The Queensland Resources Council (QRC) has called for the upcoming state government budget to support the resources industry with more competitive settings and fairer coal royalties to offset global competition.
The QRC said its pre-budget submission recommendations have been set out to enable the future prosperity of the state while ensuring resource investment can get “flowing again” to provide stability for the local economy.
Key recommendations include support for exploration with funding and grants that unlock development of traditional resources and critical minerals required for energy security and the transition to greener operations.
In addition, the QRC has called for an expansion of funding to upskill the current workforce and help towards decarbonisation efforts, as well as a commitment to revisit coal royalty rates and publish an annual regional royalty expenditure statement.
“The regions who generate all the royalties from resources produced in their communities, need a fairer share for their own hospitals, roads and public amenities as well as common user infrastructure like power and rail,” QRC chief executive officer Janette Hewson said.
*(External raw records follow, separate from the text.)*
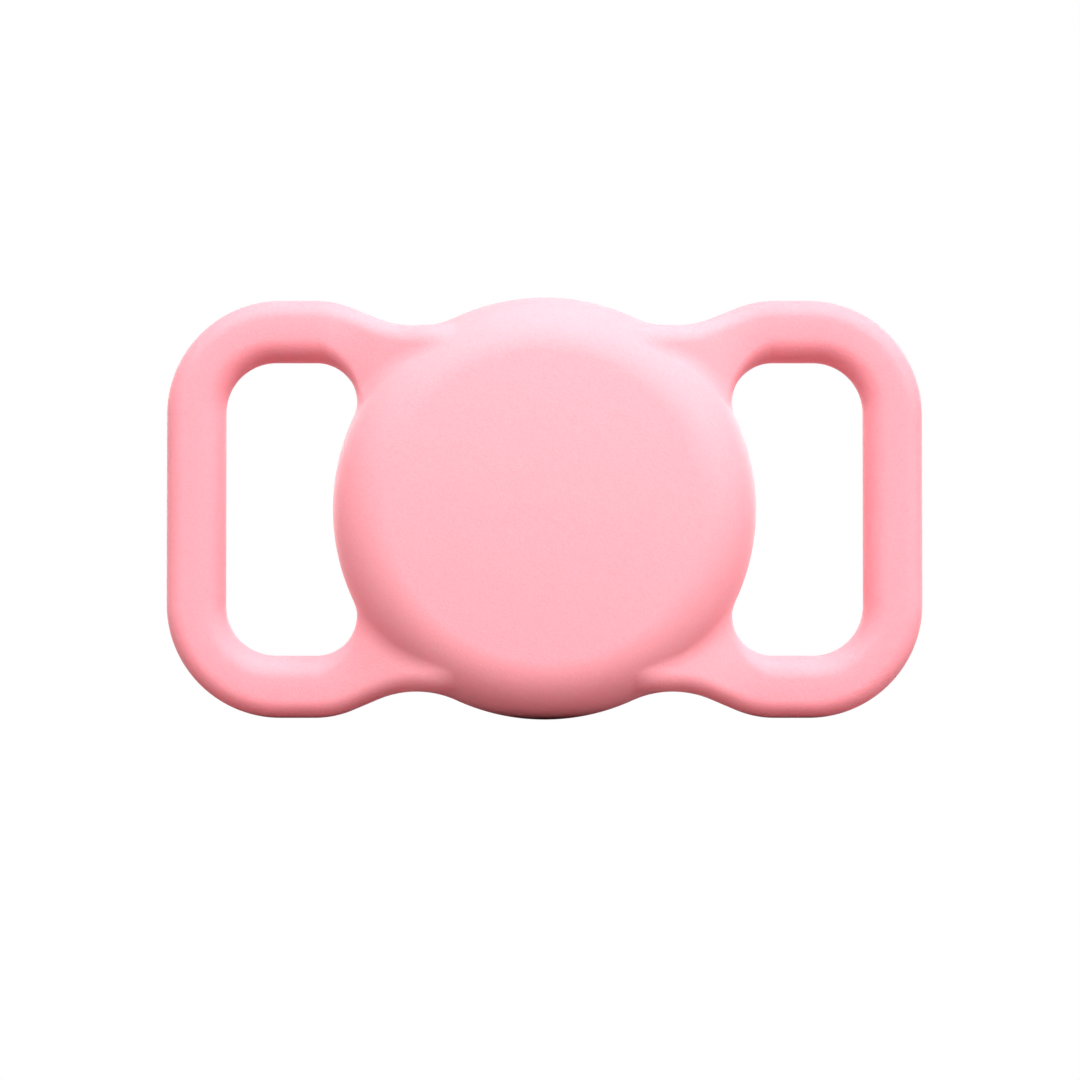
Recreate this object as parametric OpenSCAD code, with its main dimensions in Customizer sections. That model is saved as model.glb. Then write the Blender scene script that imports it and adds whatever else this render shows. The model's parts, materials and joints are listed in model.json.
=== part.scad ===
// Slide-on holder for a coin-shaped tracker tag, with the tag inside it.
// The pieces are drawn lying on their backs, with the tag's axis along Z, and upright()
// stands them up: X runs along the strap, the closed front faces -Y and Z is up.

/* [Tag] */
// Diameter of the coin-shaped tag
tag_d = 31.9; // [29:0.1:36]
// Thickness of the tag
tag_h = 8.0; // [7.6:0.1:10]
// Radius of the tag's front edge
tag_front_r = 2.8; // [1.5:0.1:3.2]
// Side wall of the tag's front shell
shell_wall = 0.9; // [0.6:0.05:1.2]
// Roof of the tag's front shell
shell_roof = 0.8; // [0.5:0.05:1.0]

/* [Sleeve] */
// Silicone wall round the tag
sleeve_wall = 2.1; // [1.6:0.1:3]
// Silicone over the middle of the tag's front
front_wall = 2.0; // [1.8:0.1:3]
// Radius of the pod's gently domed front
crown_r = 125; // [80:1:400]
// Thickness of the lip that holds the tag in
lip_t = 1.8; // [1.2:0.1:2.6]
// Reach of the lip over the tag's back
lip_reach = 2.8; // [2:0.1:4]
// Radius of the pod's front shoulder
shoulder_r = 5.5; // [3.5:0.1:6]
// Radius of the pod's back edge
back_r = 2.0; // [1:0.1:2.6]

/* [Strap loops] */
// Width of the strap that the loops take
strap_w = 25; // [20:1:26]
// Width of each loop's opening, from the pod outwards
slot_w = 9.3; // [7:0.1:12]
// Width of the upright outer bars
side_bar = 5.1; // [4:0.1:7]
// Width of the bars above and below each opening
top_bar = 5.5; // [5:0.1:7]
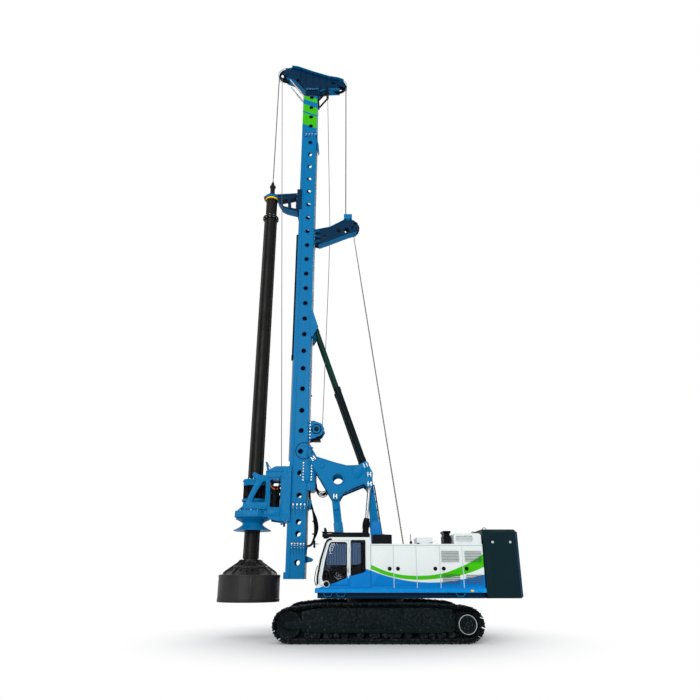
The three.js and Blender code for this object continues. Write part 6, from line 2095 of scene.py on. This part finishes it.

Recommendations are made against a backdrop of what the QRC describes as economic headwinds with increased global competition, rising business costs, changing regulations and skilled labour shortages.
“Resources are still the powerhouse of this state, supporting one in every five Queensland jobs and resources companies spending $35.8 billion with 17,600 business and supporting 1733 community organisations,” Hewson said.
“If we want that level of returns to Queensland to continue long-term, we seek the government’s support to respond to changing market and global conditions.”